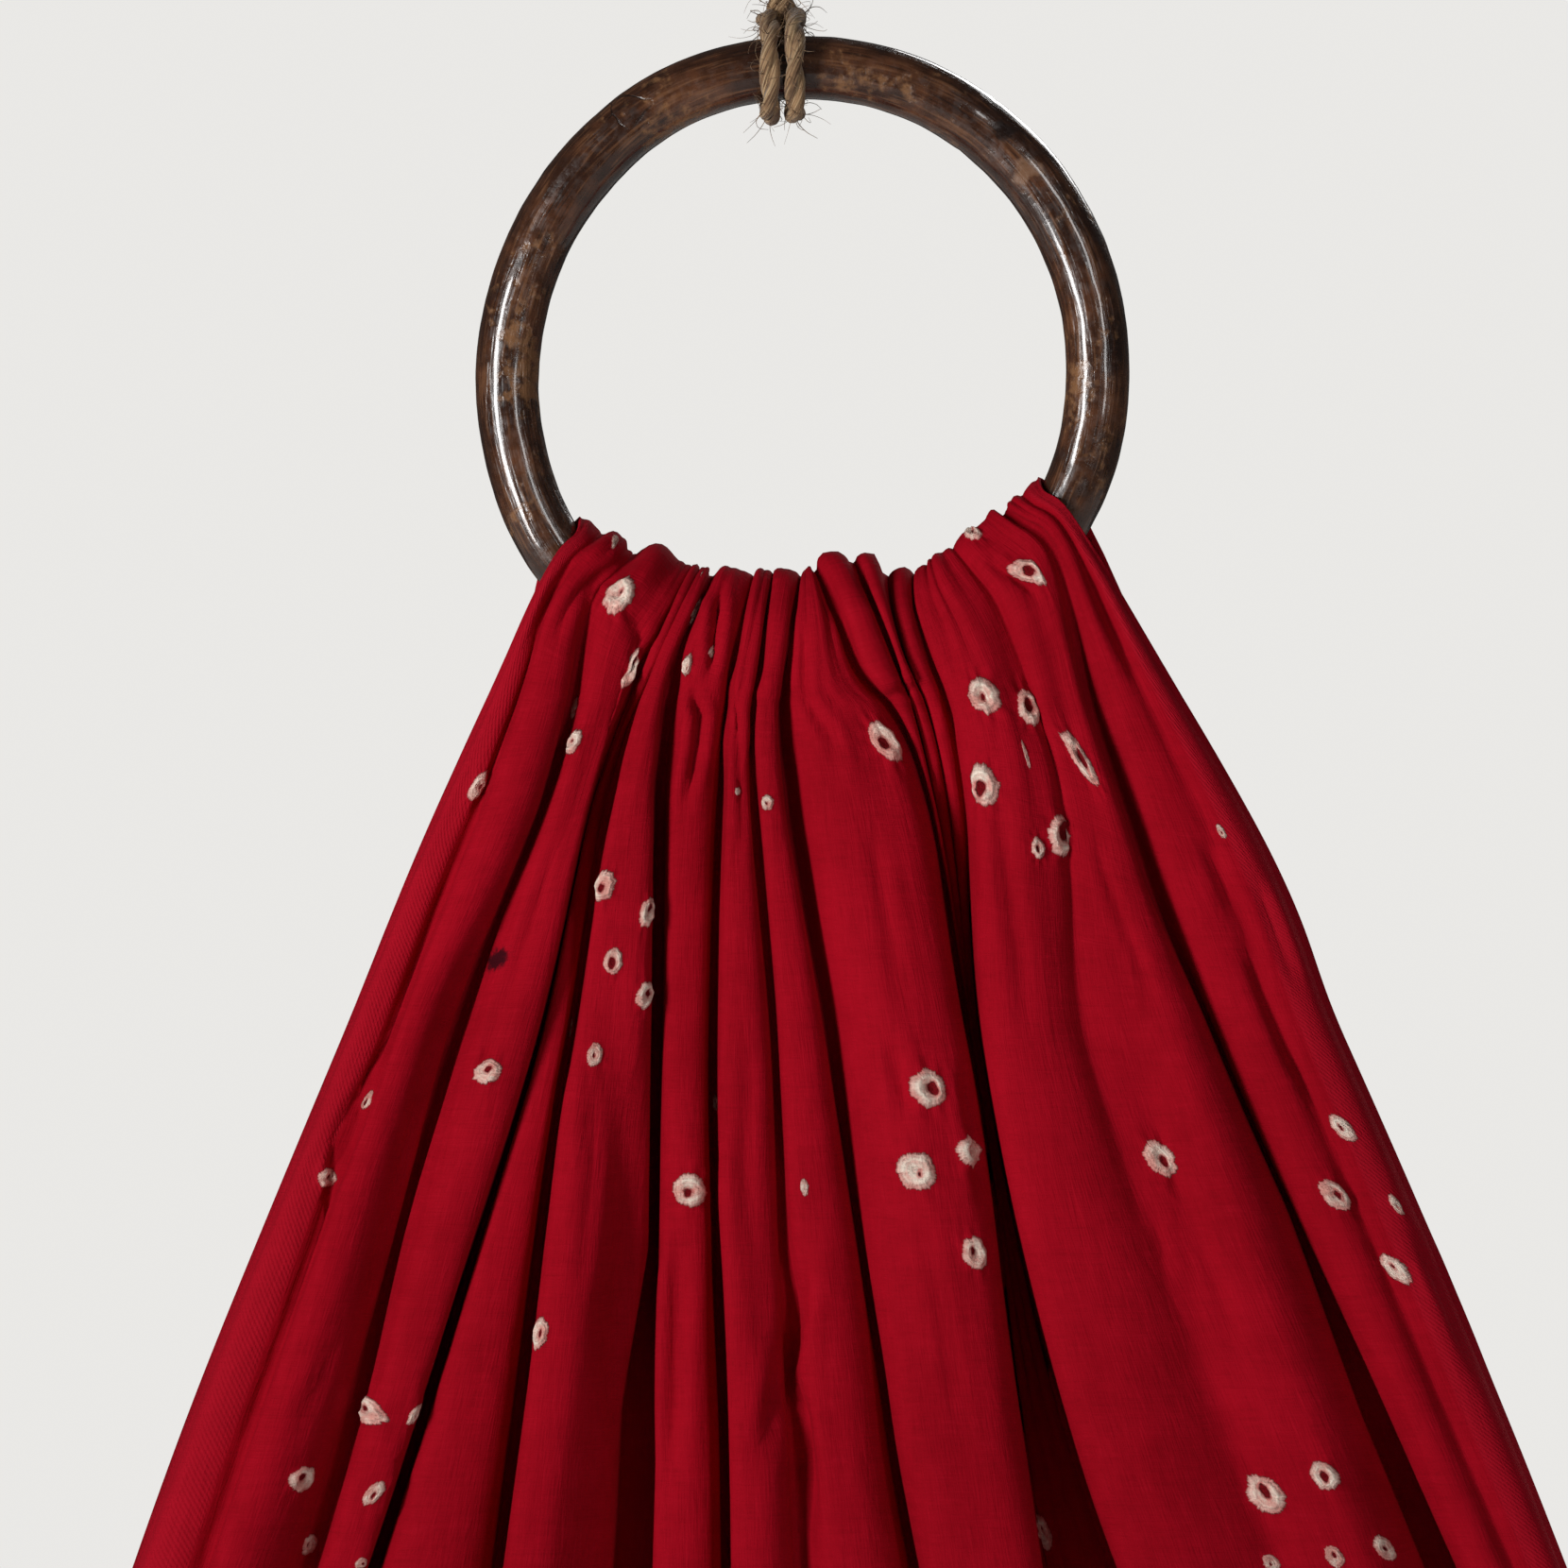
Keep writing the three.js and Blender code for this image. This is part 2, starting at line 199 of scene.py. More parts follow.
# fine streaks that run along a thread, a fibre or a grain, with here and there a thick one
def makeStreaks():
    group, given, result = newGroup(
        "streaks",
        [("Vector", "NodeSocketVector", None), ("Width", "NodeSocketFloat", 0.4),
         ("Length", "NodeSocketFloat", 6.0), ("Thick", "NodeSocketFloat", 0.5)],
        [("Height", "NodeSocketFloat"), ("Tint", "NodeSocketFloat")],
    )
    parts = separate(group, given.outputs["Vector"])
    across = sumUp(group, "DIVIDE", parts[0], given.outputs["Width"])
    along = sumUp(group, "DIVIDE", parts[1], given.outputs["Length"])
    place = combine(group, across, along)
    fine = noiseAt(group, place, 1.0, 1.0, 0.6)
    wide = noiseAt(group, stretch(group, place, (0.22, 0.5, 1)), 1.0, 1.0)
    thick = remap(group, wide, 0.56, 0.72)
    thickShare = times(group, thick, given.outputs["Thick"])
    height = plus(group, fine, thickShare)
    group.links.new(height, result.inputs["Height"])
    tint = plus(group, times(group, fine, 0.6), times(group, wide, 0.4))
    group.links.new(tint, result.inputs["Tint"])
    return group


streaks = makeStreaks()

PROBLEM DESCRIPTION
Copy out every line with the word "parts".

RESULT OF THE TASK
Keep writing the three.js and Blender code for this image. This is part 2, starting at line 199 of scene.py. More parts follow.
    parts = separate(group, given.outputs["Vector"])
    across = sumUp(group, "DIVIDE", parts[0], given.outputs["Width"])
    along = sumUp(group, "DIVIDE", parts[1], given.outputs["Length"])